JSON records of objects:
+++++

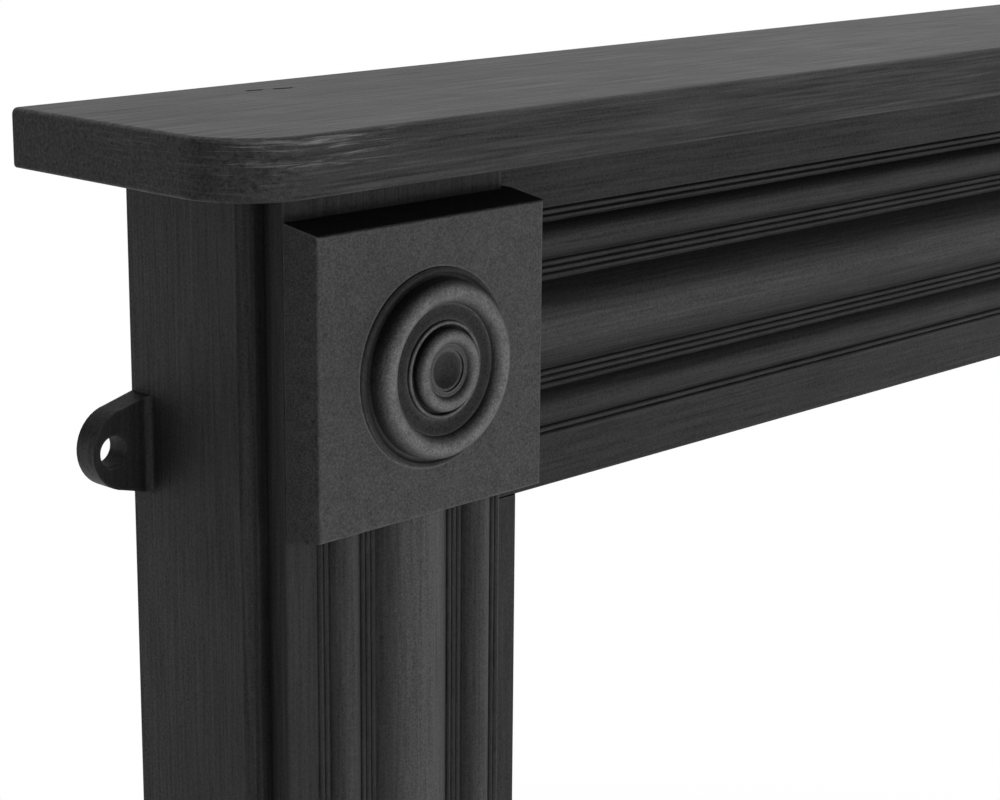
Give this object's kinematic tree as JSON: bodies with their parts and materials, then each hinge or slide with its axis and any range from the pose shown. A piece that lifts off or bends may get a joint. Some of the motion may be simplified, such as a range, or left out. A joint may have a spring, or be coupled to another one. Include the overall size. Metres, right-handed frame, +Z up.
{
  "type": "cast iron fireplace mantel surround",
  "caption": "Cast iron fire surround with reeded legs and frieze, turned bullseye corner blocks, a round-cornered shelf and cast wall-fixing lugs.",
  "frame": {"origin": "on the hearth, in the wall's plane, at the middle of the width", "axes": "+X along the shelf to the viewer's right, -Y out of the wall towards the room, +Z up"},
  "size_m": [1.393, 0.16, 1.179],
  "materials": {
    "iron_shelf": "blackleaded cast iron, rubbed to a low sheen",
    "iron_frieze": "blackleaded cast iron, rubbed to a low sheen",
    "iron_leg": "blackleaded cast iron, rubbed to a low sheen",
    "iron_block": "blackleaded cast iron, rubbed to a low sheen",
    "iron_plinth": "blackleaded cast iron, rubbed to a low sheen",
    "steel_bolt": "plain steel, dull",
    "steel_washer": "zinc-plated steel",
    "steel_nut": "zinc-plated steel"
  },
  "bodies": {
    "root": {"mantel_shelf": "iron_shelf", "frieze": "iron_frieze", "left_leg": "iron_leg", "right_leg": "iron_leg", "left_corner_block": "iron_block", "right_corner_block": "iron_block", "left_plinth": "iron_plinth", "right_plinth": "iron_plinth", "shelf_screws": "steel_bolt", "shelf_screw_washers": "steel_washer", "left_joint_bolts": "steel_bolt", "left_joint_washers": "steel_washer", "left_joint_nuts": "steel_nut", "right_joint_bolts": "steel_bolt", "right_joint_washers": "steel_washer", "right_joint_nuts": "steel_nut", "left_block_studs": "steel_bolt", "left_block_washers": "steel_washer", "left_block_nuts": "steel_nut", "right_block_studs": "steel_bolt", "right_block_washers": "steel_washer", "right_block_nuts": "steel_nut", "left_plinth_studs": "steel_bolt", "left_plinth_washers": "steel_washer", "left_plinth_nuts": "steel_nut", "right_plinth_studs": "steel_bolt", "right_plinth_washers": "steel_washer", "right_plinth_nuts": "steel_nut"}
  },
  "joints": []
}
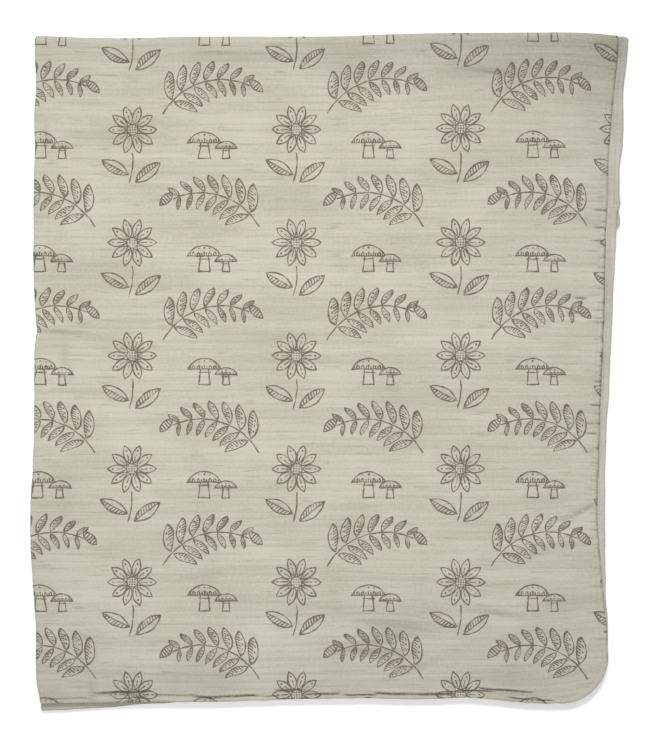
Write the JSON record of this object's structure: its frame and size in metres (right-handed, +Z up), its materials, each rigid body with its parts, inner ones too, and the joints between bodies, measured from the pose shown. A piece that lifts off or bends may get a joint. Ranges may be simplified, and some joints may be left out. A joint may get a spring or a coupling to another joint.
{
  "type": "folded muslin blanket",
  "caption": "Two-ply crinkled muslin blanket, printed outside and plain inside, folded in quarters and lying flat.",
  "frame": {"origin": "middle of the folded blanket's outline, on the surface that it lies on", "axes": "+X towards the sewn side hem, +Y towards the second fold, +Z up through the layers"},
  "size_m": [0.5416, 0.6138, 0.0181],
  "materials": {
    "printed_cotton": "matt crinkled cotton gauze in pale sage, printed with grey-brown line motifs",
    "plain_cotton": "matt crinkled cotton gauze in pale warm grey, unprinted"
  },
  "bodies": {
    "root": {"front_panel": "printed_cotton", "back_panel": "plain_cotton"}
  },
  "joints": []
}
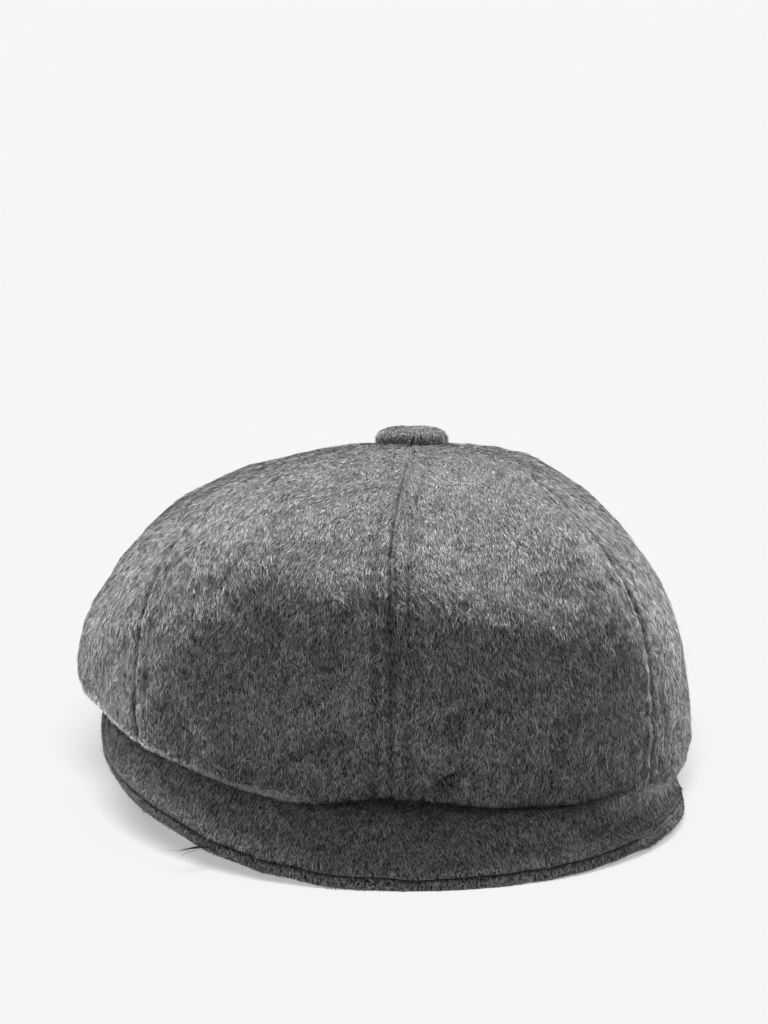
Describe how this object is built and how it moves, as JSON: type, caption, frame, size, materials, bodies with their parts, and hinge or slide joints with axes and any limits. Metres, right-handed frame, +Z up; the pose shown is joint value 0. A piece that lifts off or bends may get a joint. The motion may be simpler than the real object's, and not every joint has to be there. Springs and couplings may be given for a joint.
{
  "type": "flat cap",
  "caption": "Brushed-wool flat cap with a full panelled crown, a head band, a short steep peak and a cloth-covered button on top.",
  "frame": {"origin": "middle of the cap's footprint box, on the surface that the cap rests on", "axes": "-Y is where the peak points, +X is on the right of someone facing the peak, +Z is up"},
  "size_m": [0.2108, 0.2603, 0.1264],
  "materials": {
    "crown_cloth": "brushed wool, matt",
    "band_cloth": "plain wool, matt",
    "peak_cloth": "brushed wool, matt",
    "button_cloth": "brushed wool, matt"
  },
  "bodies": {
    "root": {"crown_panel_1": "crown_cloth", "crown_panel_2": "crown_cloth", "crown_panel_3": "crown_cloth", "crown_panel_4": "crown_cloth", "crown_panel_5": "crown_cloth", "crown_panel_6": "crown_cloth", "crown_panel_7": "crown_cloth", "crown_panel_8": "crown_cloth", "head_band": "band_cloth", "peak_top": "peak_cloth", "peak_underside": "peak_cloth", "button": "button_cloth"}
  },
  "joints": []
}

+++++

INSTRUCTIONS TO FOLLOW: Find and copy each line above that includes the string "handed".

EXERCISE ANSWER:
Give this object's kinematic tree as JSON: bodies with their parts and materials, then each hinge or slide with its axis and any range from the pose shown. A piece that lifts off or bends may get a joint. Some of the motion may be simplified, such as a range, or left out. A joint may have a spring, or be coupled to another one. Include the overall size. Metres, right-handed frame, +Z up.
Write the JSON record of this object's structure: its frame and size in metres (right-handed, +Z up), its materials, each rigid body with its parts, inner ones too, and the joints between bodies, measured from the pose shown. A piece that lifts off or bends may get a joint. Ranges may be simplified, and some joints may be left out. A joint may get a spring or a coupling to another joint.
Describe how this object is built and how it moves, as JSON: type, caption, frame, size, materials, bodies with their parts, and hinge or slide joints with axes and any limits. Metres, right-handed frame, +Z up; the pose shown is joint value 0. A piece that lifts off or bends may get a joint. The motion may be simpler than the real object's, and not every joint has to be there. Springs and couplings may be given for a joint.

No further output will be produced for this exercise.